Many focused on sexy miniskirts, short dresses, hot pants and bermudas and fur items, be it jackets, vests and coats or as minor accents in mink, astrakhan or fox. But blended fabrics and clashing styles also abounded. Innovative knitwear, sci-fi detailing, reinvented military classics and quirky accessories such as knee-length socks characterized the new fall/winter collections.
Most innovative show was Marni, with its unique fabric blends, modern harlequin patterns, unique colors and knee-length bermudas complemented by a small skirt around the waist, which was decorated with graphic circular cutouts in sequins and contrasting colors. Rubberized prints on tops also offered a graphic accent while reinventing the all-time basic tee.

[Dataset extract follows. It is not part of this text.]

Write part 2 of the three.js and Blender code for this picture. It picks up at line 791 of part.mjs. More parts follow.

Buyers and executives also welcomed Prada, whose collection focused on an updated 60s silhouette and a square-shaped reinterpretation of the bustline. Strong impact abstract prints and accessories such as knit socks with a central front braid and high-heeled colored moccasins added an extra touch to the designer’s new message.

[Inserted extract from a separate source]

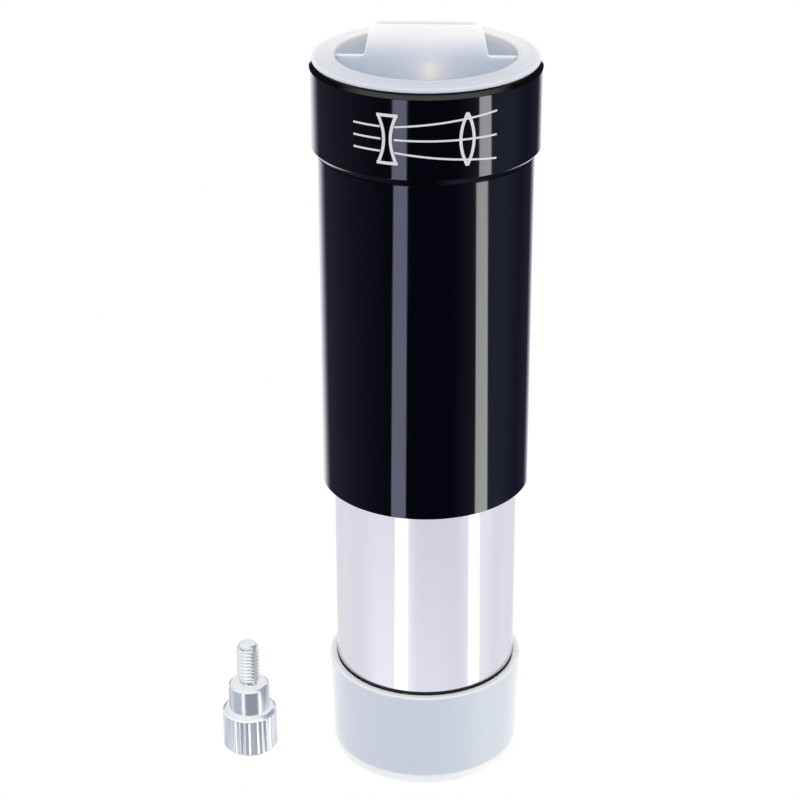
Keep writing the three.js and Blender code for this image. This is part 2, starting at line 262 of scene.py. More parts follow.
def turned(name, outline, segments=SEGMENTS, shape=None):
    """A turned solid from (radius, height) points, anticlockwise round the section.

    An outline that starts on the axis ends on it; any other closes on itself as a ring.
    shape(radius, height, angle) may give back another radius, for flutes and threads.
    """
    solid = outline[0][0] == 0
    bm = bmesh.new()
    rows = []
    for radius, height in outline:
        if radius == 0:
            rows.append([bm.verts.new((0, 0, height))] * segments)
            continue
        row = []
        for j in range(segments):
            angle = 2 * pi * j / segments
            here = shape(radius, height, angle) if shape else radius
            row.append(bm.verts.new((here * cos(angle), here * sin(angle), height)))
        rows.append(row)
    pairs = list(zip(rows, rows[1:]))
    if not solid:
        pairs.append((rows[-1], rows[0]))
    for lower, upper in pairs:
        for j in range(segments):
            k = (j + 1) % segments
            corners = dict.fromkeys((lower[j], lower[k], upper[k], upper[j]))
            if len(corners) > 2:
                bm.faces.new(corners)
    return mesh_object(name, bm)


def boolean(piece, tool, operation):
    """Joins the tool to the piece, or cuts it out, and removes the tool."""
    modifier = piece.modifiers.new("boolean", "BOOLEAN")
    modifier.operation = operation
    modifier.solver = "EXACT"
    modifier.object = tool
    bpy.context.view_layer.update()
    graph = bpy.context.evaluated_depsgraph_get()
    result = bpy.data.meshes.new_from_object(piece.evaluated_get(graph))
    piece.modifiers.clear()
    piece.data = result
    bpy.data.objects.remove(tool)
    return piece


def plate(name, outline, thickness, edge):
    """A flat plate standing on the XZ plane, with its long edges rounded."""
    curve = bpy.data.curves.new(name, "CURVE")
    curve.dimensions = "2D"
    curve.fill_mode = "BOTH"
    spline = curve.splines.new("POLY")
    spline.points.add(len(outline) - 1)
    for point, (x, z) in zip(spline.points, outline):
        point.co = (x, z, 0, 1)
    spline.use_cyclic_u = True
    curve.extrude = thickness / 2 - edge
    curve.bevel_depth = edge
    curve.bevel_resolution = 3
    curve.offset = -edge
    holder = add_object(name, curve)
    holder.rotation_euler.x = pi / 2
    bpy.context.view_layer.update()
    mesh = bpy.data.meshes.new_from_object(holder.evaluated_get(bpy.context.evaluated_depsgraph_get()))
    mesh.transform(holder.matrix_world)
    bpy.data.objects.remove(holder)
    bm = bmesh.new()
    bm.from_mesh(mesh)
    bpy.data.meshes.remove(mesh)
    bmesh.ops.remove_doubles(bm, verts=bm.verts, dist=0.001 * MM)
    bmesh.ops.recalc_face_normals(bm, faces=bm.faces)
    return mesh_object(name, bm)


def smooth(piece):
    """Smooth shading that keeps flat faces flat and real edges sharp."""
    mesh = piece.data
    mesh.polygons.foreach_set("use_smooth", [True] * len(mesh.polygons))
    mesh.set_sharp_from_angle(angle=SHARP_ANGLE)
    modifier = piece.modifiers.new("normals", "WEIGHTED_NORMAL")
    modifier.keep_sharp = True


def finish_piece(piece, node, *materials):
    """Gives a piece its materials and puts it in a CAD node's place."""
    smooth(piece)
    for material in materials:
        piece.data.materials.append(material)
    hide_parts(node)
    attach(piece, BODY_OF[node])
    return piece


def inside_paint(piece, radius, lowest=0.0):
    """Second material on every face that is nearer the axis than radius and higher than lowest."""
    for face in piece.data.polygons:
        centre = face.center
        if hypot(centre.x, centre.y) < radius and centre.z > lowest:
            face.material_index = 1


# ------------------------ threads and levels


def thread_rise(height, angle, pitch, flat=0.2):
    """How far a right-handed thread stands above its root, from 0 to 1, with flats on crest and root."""
    phase = (height / pitch - angle / (2 * pi)) % 1
    return min(max((abs(2 * phase - 1) - flat) / (1 - 2 * flat), 0), 1)


def steps(first, last, length):
    """Evenly spaced values from first to last, about length apart."""
    count = max(1, round(abs(last - first) / length))
    return [first + (last - first) * i / count for i in range(count + 1)]


# ------------------------ material helpers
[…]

Versace presented a futuristic sci-fi biker woman. Black and electric blue, yellow and red flashy accents defined this collection, which also offered skin-tight ergonomic patched trousers and tops, as well as florescent blue miniskirts and metallic patchwork on funky mermaid dresses.
In the opposite direction, cozy knitwear lent itself to interesting interpretation, particularly as capes and ponchos, the must-haves of the season – the chunkier the better, with traditional Irish knit motifs or Scandinavian patterns. Blugirl reinterpreted the fur coat as an eco-friendly knit version with lots of fringe at the cuffs, collar and hemline. Scervino reinvented the military coat in an olive-green knit version. D&G, as in its menswear show, played with Northern European typical knit jacquard prints for sporty-feminine looks and high-heeled fur after-ski boots. More fancy and artistic was Missoni, which returned to knitwear with colorful knits and crochet patchwork forming new jackets, capes and total looks. Neogrunge black and white macrochecks also characterized some of Missoni’s outfits, as well as blanket-like colored ones. Iceberg mixed lots of red and black checked parkas and jackets.
Clashing styles and fabrics were also hot. Etro added kimonos in vibrant hues to military coats and classic menswear items. Just Cavalli showed clashing baroque sheer voile shirts and embroidered coats alongside supershort kilt skirts and fancy-printed leggings. Cavalli mixed baroque printed redingote mutton coats with long lacy white dresses.
A big comeback borrowed from the casual sportswear universe was the aviator jacket. Most inventive was Just Cavalli cutting it short and dyeing its inner shearling in blue, red and yellow with exposed edges. Etro offered it in an XL version with a wide collar, as if stolen from the model’s aviator boyfriend, and worn with comfy dark red velvet trousers and a gray sweater. C’N’C Costume National opted for a tight-fitting belted variation with more bolder details such as high cuffs (almost up to the elbows) and a wider shearling front.